(Source material)
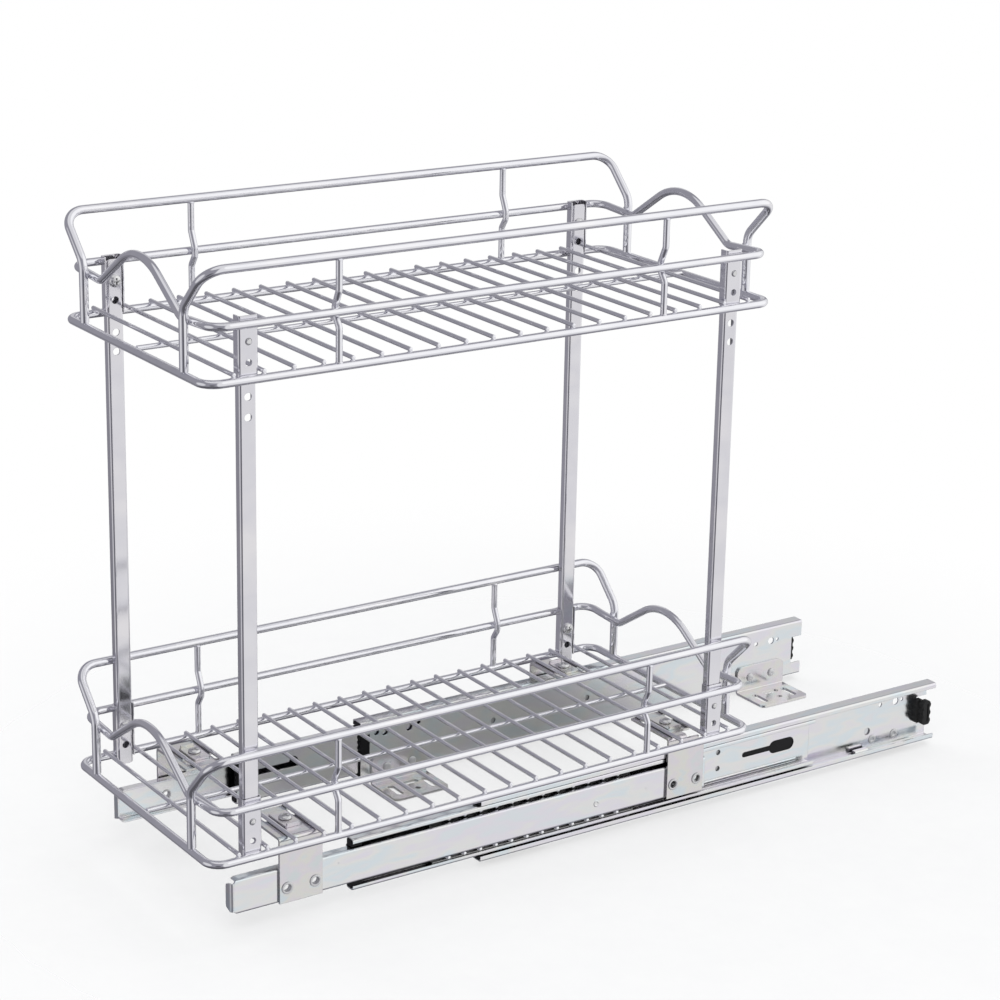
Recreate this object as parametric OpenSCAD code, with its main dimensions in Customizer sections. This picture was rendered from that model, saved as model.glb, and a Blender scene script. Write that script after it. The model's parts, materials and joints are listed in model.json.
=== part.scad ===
// Pull out cabinet basket: two chrome wire baskets, one above the other, on four channel posts.
// The lower basket is screwed to a pair of full extension ball slides that stand on the
// cabinet floor on four L shaped plates. Millimetres. X is across, Y runs into the cabinet,
// Z is up. The floor is Z = 0 and the assembly is centred on X = 0 and Y = 0 as it stands.

/* [Baskets] */

// Width over the centre lines of the side wires
basket_w = 215; // [170:1:320]
// Length over the centre lines of the end wires
basket_l = 480; // [440:1:520]
// Height of the upper basket's frame above the lower one's
tier_gap = 348.8; // [250:0.1:600]
// Height of the lower frame wire's centre line above the cabinet floor
frame_z = 66; // [64:0.5:90]
// Height of the middle rail above the frame wire
mid_z = 38.5; // [34:0.5:44]
// Height of the top rail above the frame wire
top_z = 77.7; // [70:0.1:110]
// Number of cross wires in each basket floor
cross_count = 20; // [20:1:20]
// Distance from each end wire to the first cross wire
cross_inset = 21.2; // [19:0.1:23]

/* [Wire sizes] */

// Frame wire thickness
frame_wire_d = 6; // [5:0.1:7]
// Middle rail thickness
mid_wire_d = 6; // [5:0.1:7]
// Top rail thickness
top_wire_d = 6.5; // [5:0.1:8]
// Upright wire thickness
upright_d = 4.8; // [4:0.1:5.5]
// Cross wire thickness
cross_wire_d = 3.2; // [2.5:0.1:4]
// Thickness of the long wire under the cross wires
centre_wire_d = 4; // [3:0.1:5]
// Corner radius of the frame wire and of the middle rail
frame_corner_r = 12; // [9:0.5:16]

/* [Basket ends] */

// Distance of the top rail's feet from the middle of the basket
foot_x = 76.5; // [66:0.5:82]
// Height at which the top rail bends outward, above the frame wire
knee_z = 46.5; // [42:0.5:50]
// Bend radius of the top rail
top_bend_r = 15; // [10:0.5:17]
// Distance of the middle rail's low bend from the middle of the basket
dip_x = 61.4; // [55:0.1:66]
// How far the low bend lies under the middle rail's sides
dip_drop = 2.5; // [0:0.1:4]
// Bend radius of that low bend
dip_r = 12; // [8:0.5:14]
// Height of the point where the arch's two flanks would meet, above the frame wire
arch_z = 76; // [62:0.5:82]
// Bend radius of the arch
arch_r = 50; // [30:1:55]

/* [Posts and sockets] */

// Post width
post_w = 12.6; // [11:0.1:15]
// Post depth
post_depth = 6.5; // [6:0.1:8.4]
// Wall of posts and sockets
post_wall = 1; // [0.8:0.1:1.5]
// How far the posts stand from the middle between two cross wires, towards the middle
post_shift = 1.2; // [0:0.1:1.4]
// Clearance between post and socket on each side
post_play = 0.25; // [0.15:0.05:0.35]
// How far a post reaches under its basket's frame wire centre
post_foot = 4.5; // [2:0.5:6]
// How far a post reaches above the upper frame wire centre
post_head = 41.5; // [38:0.5:44]
// Socket height
socket_h = 42.5; // [38:0.5:44]
// Height of a post screw above the frame wire
screw_z = 25.5; // [22:0.5:28]
// Distance between the two holes of a pair
pair_pitch = 14.5; // [12:0.5:16]
// Distance between pairs of holes
pair_step = 38.5; // [34:0.5:42]
// Post hole diameter
post_hole_d = 5.6; // [5.2:0.1:6.2]
// Post screw shank diameter
screw_d = 4.8; // [3.8:0.1:5]
// Post screw head height
screw_head_h = 3.2; // [2.4:0.1:3.6]

/* [Slides] */

// How far the carriage stands drawn out
drawn_out = 199; // [120:1:230]
// Length of the fixed member
outer_len = 460; // [450:1:480]
// Length of the middle member
middle_len = 440; // [436:1:450]
// Length of the member that carries the baskets
inner_len = 424; // [420:1:430]
// Distance from the basket's front wire back to the inner member's front end
inner_front = 23; // [18:1:30]
// How far the fixed member's front end lies behind the closed inner member's
outer_lag = 12; // [8:0.5:14]
// Height of the slide's middle under the lower frame wire
slide_drop = 35; // [34:0.5:36]
// Distance from the side wire's centre line in to the slide's outer face
slide_inset = 12.8; // [12.5:0.1:14]
// Slide thickness
slide_t = 12.7; // [12.5:0.1:13]
// Fixed member height
outer_h = 50.5; // [49.5:0.1:51]
// Middle member height
middle_h = 41; // [40:0.1:42]
// Inner member height
inner_h = 27; // [26:0.1:28]
// Sheet thickness of the three members
slide_wall = 1.2; // [1:0.1:1.3]
// Height of the lips on the fixed member
outer_lip = 4.4; // [3:0.1:4.4]
// Height of the lips on the middle member
middle_lip = 3.5; // [2.5:0.1:3.5]
// Clearance between a ball and each of its two tracks
ball_play = 0.08; // [0.05:0.01:0.12]
// Distance between balls
ball_pitch = 14.2; // [13:0.1:16]
// Balls in each row
ball_count = 12; // [6:1:12]
// Ball cage sheet thickness
cage_t = 0.6; // [0.5:0.05:0.7]

/* [Plates and clamps] */

// Distance from the fixed member's front end to the front floor plate's middle
front_plate_y = 35.5; // [32:0.5:60]
// Distance from the fixed member's rear end to the rear floor plate's middle
rear_plate_y = 47; // [45:0.5:80]
// Floor plate width along the slide
floor_plate_w = 52; // [48:0.5:56]
// Floor plate height
floor_plate_h = 25; // [22:0.5:28]
// How far a floor plate reaches in from the slide
floor_plate_reach = 38.5; // [34:0.5:44]
// Floor plate thickness
floor_plate_t = 2; // [1.5:0.1:2.5]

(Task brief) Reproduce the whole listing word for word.

(Finished exercise)
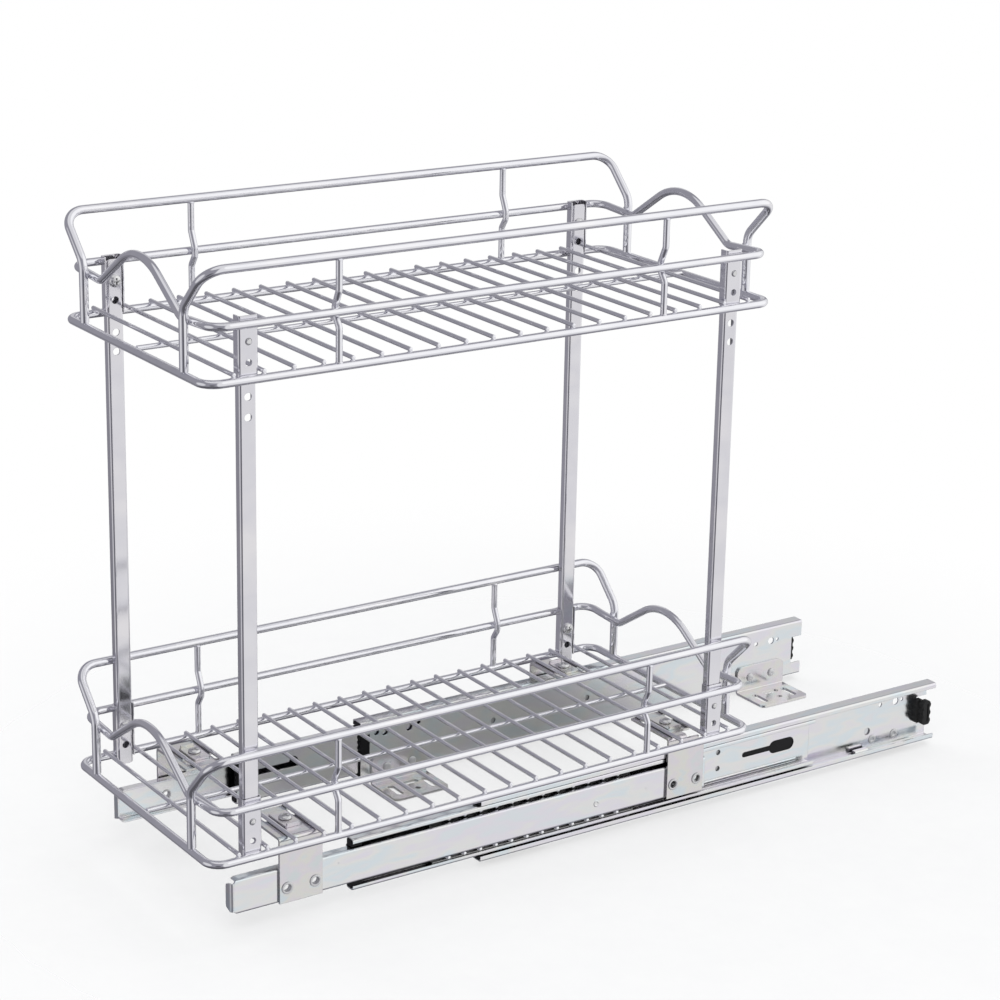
Recreate this object as parametric OpenSCAD code, with its main dimensions in Customizer sections. This picture was rendered from that model, saved as model.glb, and a Blender scene script. Write that script after it. The model's parts, materials and joints are listed in model.json.
=== part.scad ===
// Pull out cabinet basket: two chrome wire baskets, one above the other, on four channel posts.
// The lower basket is screwed to a pair of full extension ball slides that stand on the
// cabinet floor on four L shaped plates. Millimetres. X is across, Y runs into the cabinet,
// Z is up. The floor is Z = 0 and the assembly is centred on X = 0 and Y = 0 as it stands.

/* [Baskets] */

// Width over the centre lines of the side wires
basket_w = 215; // [170:1:320]
// Length over the centre lines of the end wires
basket_l = 480; // [440:1:520]
// Height of the upper basket's frame above the lower one's
tier_gap = 348.8; // [250:0.1:600]
// Height of the lower frame wire's centre line above the cabinet floor
frame_z = 66; // [64:0.5:90]
// Height of the middle rail above the frame wire
mid_z = 38.5; // [34:0.5:44]
// Height of the top rail above the frame wire
top_z = 77.7; // [70:0.1:110]
// Number of cross wires in each basket floor
cross_count = 20; // [20:1:20]
// Distance from each end wire to the first cross wire
cross_inset = 21.2; // [19:0.1:23]

/* [Wire sizes] */

// Frame wire thickness
frame_wire_d = 6; // [5:0.1:7]
// Middle rail thickness
mid_wire_d = 6; // [5:0.1:7]
// Top rail thickness
top_wire_d = 6.5; // [5:0.1:8]
// Upright wire thickness
upright_d = 4.8; // [4:0.1:5.5]
// Cross wire thickness
cross_wire_d = 3.2; // [2.5:0.1:4]
// Thickness of the long wire under the cross wires
centre_wire_d = 4; // [3:0.1:5]
// Corner radius of the frame wire and of the middle rail
frame_corner_r = 12; // [9:0.5:16]

/* [Basket ends] */

// Distance of the top rail's feet from the middle of the basket
foot_x = 76.5; // [66:0.5:82]
// Height at which the top rail bends outward, above the frame wire
knee_z = 46.5; // [42:0.5:50]
// Bend radius of the top rail
top_bend_r = 15; // [10:0.5:17]
// Distance of the middle rail's low bend from the middle of the basket
dip_x = 61.4; // [55:0.1:66]
// How far the low bend lies under the middle rail's sides
dip_drop = 2.5; // [0:0.1:4]
// Bend radius of that low bend
dip_r = 12; // [8:0.5:14]
// Height of the point where the arch's two flanks would meet, above the frame wire
arch_z = 76; // [62:0.5:82]
// Bend radius of the arch
arch_r = 50; // [30:1:55]

/* [Posts and sockets] */

// Post width
post_w = 12.6; // [11:0.1:15]
// Post depth
post_depth = 6.5; // [6:0.1:8.4]
// Wall of posts and sockets
post_wall = 1; // [0.8:0.1:1.5]
// How far the posts stand from the middle between two cross wires, towards the middle
post_shift = 1.2; // [0:0.1:1.4]
// Clearance between post and socket on each side
post_play = 0.25; // [0.15:0.05:0.35]
// How far a post reaches under its basket's frame wire centre
post_foot = 4.5; // [2:0.5:6]
// How far a post reaches above the upper frame wire centre
post_head = 41.5; // [38:0.5:44]
// Socket height
socket_h = 42.5; // [38:0.5:44]
// Height of a post screw above the frame wire
screw_z = 25.5; // [22:0.5:28]
// Distance between the two holes of a pair
pair_pitch = 14.5; // [12:0.5:16]
// Distance between pairs of holes
pair_step = 38.5; // [34:0.5:42]
// Post hole diameter
post_hole_d = 5.6; // [5.2:0.1:6.2]
// Post screw shank diameter
screw_d = 4.8; // [3.8:0.1:5]
// Post screw head height
screw_head_h = 3.2; // [2.4:0.1:3.6]

/* [Slides] */

// How far the carriage stands drawn out
drawn_out = 199; // [120:1:230]
// Length of the fixed member
outer_len = 460; // [450:1:480]
// Length of the middle member
middle_len = 440; // [436:1:450]
// Length of the member that carries the baskets
inner_len = 424; // [420:1:430]
// Distance from the basket's front wire back to the inner member's front end
inner_front = 23; // [18:1:30]
// How far the fixed member's front end lies behind the closed inner member's
outer_lag = 12; // [8:0.5:14]
// Height of the slide's middle under the lower frame wire
slide_drop = 35; // [34:0.5:36]
// Distance from the side wire's centre line in to the slide's outer face
slide_inset = 12.8; // [12.5:0.1:14]
// Slide thickness
slide_t = 12.7; // [12.5:0.1:13]
// Fixed member height
outer_h = 50.5; // [49.5:0.1:51]
// Middle member height
middle_h = 41; // [40:0.1:42]
// Inner member height
inner_h = 27; // [26:0.1:28]
// Sheet thickness of the three members
slide_wall = 1.2; // [1:0.1:1.3]
// Height of the lips on the fixed member
outer_lip = 4.4; // [3:0.1:4.4]
// Height of the lips on the middle member
middle_lip = 3.5; // [2.5:0.1:3.5]
// Clearance between a ball and each of its two tracks
ball_play = 0.08; // [0.05:0.01:0.12]
// Distance between balls
ball_pitch = 14.2; // [13:0.1:16]
// Balls in each row
ball_count = 12; // [6:1:12]
// Ball cage sheet thickness
cage_t = 0.6; // [0.5:0.05:0.7]

/* [Plates and clamps] */

// Distance from the fixed member's front end to the front floor plate's middle
front_plate_y = 35.5; // [32:0.5:60]
// Distance from the fixed member's rear end to the rear floor plate's middle
rear_plate_y = 47; // [45:0.5:80]
// Floor plate width along the slide
floor_plate_w = 52; // [48:0.5:56]
// Floor plate height
floor_plate_h = 25; // [22:0.5:28]
// How far a floor plate reaches in from the slide
floor_plate_reach = 38.5; // [34:0.5:44]
// Floor plate thickness
floor_plate_t = 2; // [1.5:0.1:2.5]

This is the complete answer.